Now let's complicate the query by adding a “range” condition to search by tool weight. The "weight" property is defined in a separate property (a separate array item object), then we need two subqueries of the "nested" type:
POST {{SEARCH_HOST}}/query
{
"kind": "osdu:toolmarket:tools:1.0.0",
"query": "(data.Tool:\"hammer\")
AND nested(data.Properties, (brand:\"ABC\" AND country: \"USA\"))
AND nested(data.Properties, (weight:\">500\"))"
}
The resulting query for Elasticsearch will be like this:
{
"query": {
"bool": {
"must": [
{"match": {"tool": { "query": "hammer" }}},
{"nested": {
"path": "properties",
"query": {
"bool": {
"must": [
{"match": {"properties.brand": {"query": "ABC"}}},
{"match": {"properties.country": {"query": "USA"}}}
]
}
}
}
},
{"nested": {
"path": "properties",
"query": {
"bool": {
"must": [
{"range": {"properties.weight": {"gte": "500"}}}
]
}
}
}
}
]
}
}
}
Outcome of the decision:
- format for QUERY section:
one level nesting:
nested(path, query)
multi level nesting:
...nested(path1, (...nested(path12, (...nested(path123, (...)...)...)...)...)...)
example:
"query": "(data.Tool:\"hammer\")
AND nested(data.Properties, (brand:\"ABC\" AND country: \"USA\"))
AND nested(data.Properties, (weight:\">500\"))

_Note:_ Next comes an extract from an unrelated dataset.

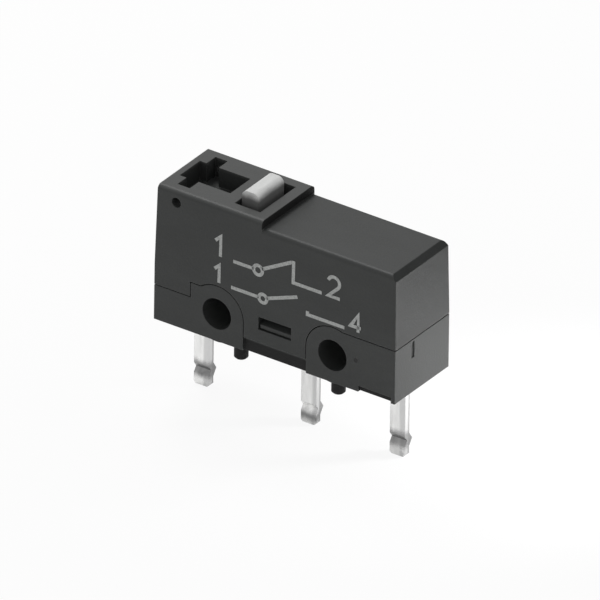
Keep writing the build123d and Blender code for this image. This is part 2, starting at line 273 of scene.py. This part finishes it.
def mouldedPlastic(name, look):
    material, finish = newFinish(name)
    cloud = finish.noise(**look["cloud"])
    grain = finish.noise(**look["grain"])
    soft = finish.rounded(look["edge"])
    patchy = cloud + look["patchy"]
    worn = finish.ramp(finish.edges(soft) * patchy, *look["wear"])
    tone = finish.ramp(cloud * look["toneCloud"] + grain * (1 - look["toneCloud"]), *look["tone"])
    colour = finish.blend(tone, look["dark"], look["light"])
    colour = finish.blend(worn, colour, look["worn"])
    spread = look["roughHigh"] - look["roughLow"]
    rough = cloud * spread + look["roughLow"] - worn * look["wearPolish"]
    height = grain
    # painted light: the raised end is made lighter, towards the worn colour
    if "paintedLitTop" in look:
        paintedLitTop = look["paintedLitTop"]
        paintedLitTopMask = finish.rise(finish.along("Z"), paintedLitTop["low"], paintedLitTop["high"]) * patchy
        colour = finish.blend(paintedLitTopMask * paintedLitTop["share"], colour, look["worn"])
    # painted shade on the plunger, darker towards the slot
    if "paintedSlotShade" in look:
        paintedSlotShade = look["paintedSlotShade"]
        level = finish.along("Z") + (cloud - 0.5) * paintedSlotShade["wander"]
        paintedSlotShadeMask = finish.rise(level, paintedSlotShade["top"], paintedSlotShade["foot"])
        colour = finish.blend(paintedSlotShadeMask * paintedSlotShade["share"], colour, paintedSlotShade["shade"])
    # painted shade: darker and duller on the step's wall and where the base is set back
    if "paintedShade" in look:
        paintedShade = look["paintedShade"]
        paintedShadeMask = finish.within(paintedShade["bounds"])
        colour = finish.blend(paintedShadeMask * paintedShade["share"], colour, paintedShade["shade"])
        rough = rough + paintedShadeMask * paintedShade["dull"]
    if "mark" in look:
        mark = look["mark"]
        pit = finish.mark(mark["centre"], mark["radius"], mark["softness"])
        colour = finish.blend(pit, colour, mark["shade"])
        height = grain - pit * mark["deep"]
    finish.coat({
        "Base Color": colour,
        "Roughness": rough,
        "Specular IOR Level": look["gloss"],
        "Normal": finish.bump(height, look["grainDepth"], soft),
    })
    return material


# Tinned terminals, with runs along the blade

tinLook = {
    "dark": (0.82, 0.82, 0.81),
    "bright": (0.98, 0.98, 0.97),
    "tone": ((0.3, 0.0), (0.62, 1.0)),
    "runs": {"size": 0.5, "detail": 4.0, "rough": 0.55, "stretch": (1, 1, 0.22)},
    "pores": {"size": 0.05, "detail": 2.0},
    "paintedSideShade": (0.6, 0.6, 0.6),            # painted shade: the side that is a shade darker
    "paintedSideFrom": 0.06,                        # across the blade, from its middle
    "paintedSideTo": 0.28,
    "paintedSideWander": 0.3,
    "paintedSideShare": 0.8,
    "backShade": (0.36, 0.36, 0.36),         # painted shade: the back made darker, as it faces the brightest floor
    "backFrom": 0.0,
    "backTo": 0.2,
    "bandShade": (0.26, 0.26, 0.26),         # painted shade: dark band near the tip
    "bandTop": -6.15,
    "bandFoot": -7.35,
    "bandEdge": 0.3,
    "bandWander": 0.5,
    "bandPatch": 0.6,
    "rough": 0.08,
    "roughRuns": 0.16,
    "roughPores": 0.06,
    "roughBand": 0.24,
    "ripple": 0.022,
    "rippleRuns": 0.8,                       # share of the runs in it, the pores have the rest
    "edge": 0.06,
}
tinLooks = {                                 # middle: where the blade stands along the switch
    "terminal_common": {**tinLook, "middle": -7.95},
    "terminal_normally_open": {
        **tinLook,
        "middle": 0.85,
        "paintedSideFrom": 0.18,
        "paintedSideTo": 0.42,
        "bandTop": -7.1,
        "bandFoot": -7.7,
    },
    "terminal_normally_closed": {**tinLook, "middle": 8.15},
}


def tinnedMetal(name, look):
    material, finish = newFinish(name)
    runs = finish.noise(**look["runs"])
    pores = finish.noise(**look["pores"])
    drift = runs - 0.5
    # painted shade: a dark band near the tip, also rougher there
    edge = look["bandEdge"]
    level = finish.along("Z") + drift * look["bandWander"]
    below = finish.rise(level, look["bandTop"] + edge, look["bandTop"] - edge)
    above = finish.rise(level, look["bandFoot"] - edge, look["bandFoot"] + edge)
    band = below * above * (runs * look["bandPatch"] + look["bandPatch"])
    # painted shade on one side of each blade
    across = finish.along("X") - look["middle"] + drift * look["paintedSideWander"]
    paintedSide = finish.rise(across, look["paintedSideFrom"], look["paintedSideTo"])
    # painted shade on the back of each blade
    back = finish.rise(finish.along("Y"), look["backFrom"], look["backTo"])
    colour = finish.blend(finish.ramp(runs, *look["tone"]), look["dark"], look["bright"])
    colour = finish.blend(paintedSide * look["paintedSideShare"], colour, look["paintedSideShade"])
    colour = finish.blend(back, colour, look["backShade"])
    colour = finish.blend(band, colour, look["bandShade"])
    rough = runs * look["roughRuns"] + pores * look["roughPores"] + band * look["roughBand"]
    height = runs * look["rippleRuns"] + pores * (1 - look["rippleRuns"])
    finish.coat({
        "Base Color": colour,
        "Metallic": 1.0,
        "Roughness": rough + look["rough"],
        "Normal": finish.bump(height, look["ripple"], finish.rounded(look["edge"])),
    })
    return material


# Stamped metals inside, resin and ink: one noise drives tone, roughness and relief

stampedLook = {                              # with the strokes of the rolled sheet
    "noise": {"size": 0.08, "detail": 3.0, "stretch": (0.08, 1, 1)},
    "tone": ((0.3, 0.0), (0.7, 1.0)),
    "metallic": 1.0,
    "spread": 0.15,
    "depth": 0.004,
}
leverLook = {**stampedLook, "dark": (0.5, 0.5, 0.5), "light": (0.68, 0.68, 0.67), "rough": 0.22}
copperLook = {**stampedLook, "dark": (0.62, 0.33, 0.16), "light": (0.8, 0.5, 0.27), "rough": 0.24}
wireLook = {**stampedLook, "dark": (0.42, 0.42, 0.43), "light": (0.62, 0.62, 0.62), "rough": 0.2}
silverLook = {**stampedLook, "dark": (0.74, 0.73, 0.7), "light": (0.88, 0.87, 0.84), "rough": 0.18}
resinLook = {
    "noise": {"size": 0.7, "detail": 4.0},
    "tone": ((0.0, 0.0), (1.0, 1.0)),
    "dark": (0.01, 0.01, 0.01),
    "light": (0.026, 0.026, 0.026),
    "metallic": 0.0,
    "rough": 0.1,
    "spread": 0.12,
    "depth": 0.05,
}
inkLook = {                                  # as even as the pad left it
    "noise": {"size": 0.14, "detail": 4.0, "rough": 0.7},
    "tone": ((0.32, 0.0), (0.56, 1.0)),
    "dark": (0.252, 0.258, 0.252),
    "light": (0.42, 0.43, 0.42),
    "metallic": 0.0,
    "rough": 0.45,
    "spread": 0.2,
    "depth": 0.004,
}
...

- format for SORT section:
format:
nested(path, field, mode)
example:
"sort": {
"field": ["nested(data.Properties, brand, min)", "nested(data.Properties, country, min)"],
"order": ["ASC", "ASC"]
}
- format for AGGREGATION section:
format:
nested(path, field)
example:
"aggregateBy": "nested(data.Properties, brand)",
Rationale
Nested object query is a valuable type of search. Queries may be very sophisticated and include multiple AND/OR conditions addressed to different pieces of indexed document data structure, including multiple mentions of the same or different "nested" arrays objects. Only arrays, indexed as "nested", allow really accurate search by set of properties of each array item object.
The proposed API query format allows to descript all these complicated composite conditions.
Consequences
- Educate the DD community on the pros and cons of using nested type vs flattened.